What the One Big Beautiful Bill Means for Employers and Payroll Teams: an Update
A follow-up to our original discussion on the One Big Beautiful Bill Act (OBBBA).
The IRS has begun releasing guidance on how this provision will be implemented, and we are closely monitoring each update to ensure payroll processes are adjusted appropriately and employers remain compliant. Be sure to check back on the Strongpay blog for the latest updates and insights.
One important note: employees will claim the overtime exemption as an above-the-line deduction on their personal tax returns. For 2025, this exemption will not be applied through payroll.
2025 Requirements
On August 7, 2025, the IRS confirmed that there will be no changes to federal income tax withholding tables or W-2 reporting requirements related to the overtime exemption for tax year 2025.
While the IRS has stated that W-2 reporting will not be modified for 2025, it is still unclear how employers will report qualified overtime to the IRS. The IRS has announced transition relief for tax year 2025, allowing employers to approximate amounts of qualified overtime and tips when reporting.

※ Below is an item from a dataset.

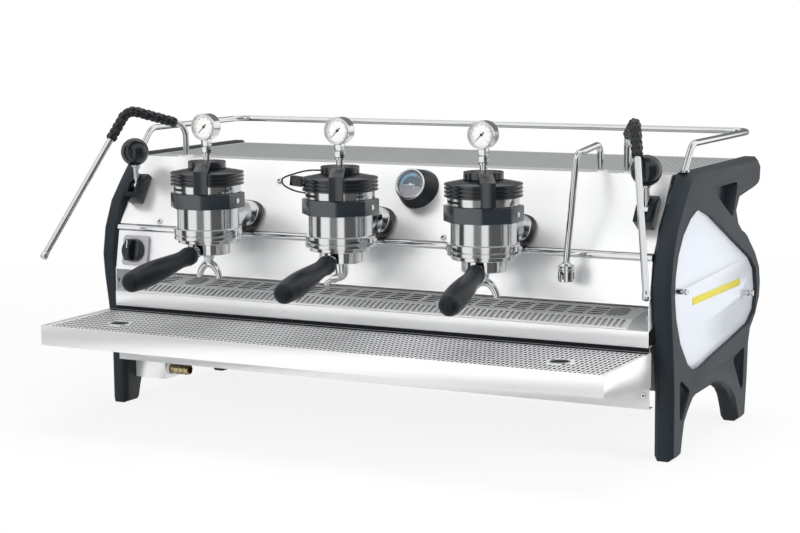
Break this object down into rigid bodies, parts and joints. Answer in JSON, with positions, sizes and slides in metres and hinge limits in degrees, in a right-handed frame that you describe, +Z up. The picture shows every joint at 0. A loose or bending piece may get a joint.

This applies to both taxpayers and employers subject to the new reporting requirements.
As soon as the IRS provides further instructions, particularly on employer reporting requirements for 2025, we will update you on how these will be incorporated into payroll processing.
2026 and Beyond
The IRS has also confirmed that changes to the federal withholding tables and reporting mechanisms will begin in 2026, although detailed guidance is still pending. An early draft of the 2026 Form W-2 was just released, which includes a new requirement to report qualified overtime in Box 12 using code “TT”. This change is currently under review and will be implemented in the payroll system in time for the 2026 W2 reporting in January 2027.
Below is an overview of the “No Tax on Overtime” (OBBBA) provision: https://www.irs.gov/newsroom/one-big-beautiful-bill-act-of-2025-provisions:
Employee Claim Mechanism:
This is an above-the-line deduction—available even to non-itemizers—claimed when employees file their federal tax return.
New Deduction: Effective for 2025 through 2028, individuals who receive qualified overtime compensation may deduct the pay that exceeds their regular rate of pay (such as the “half” portion of “time-and-a-half” compensation) that is required by the Fair Labor Standards Act (FLSA) and reported on a Form W-2, Form 1099, or other specified statement furnished to the individual.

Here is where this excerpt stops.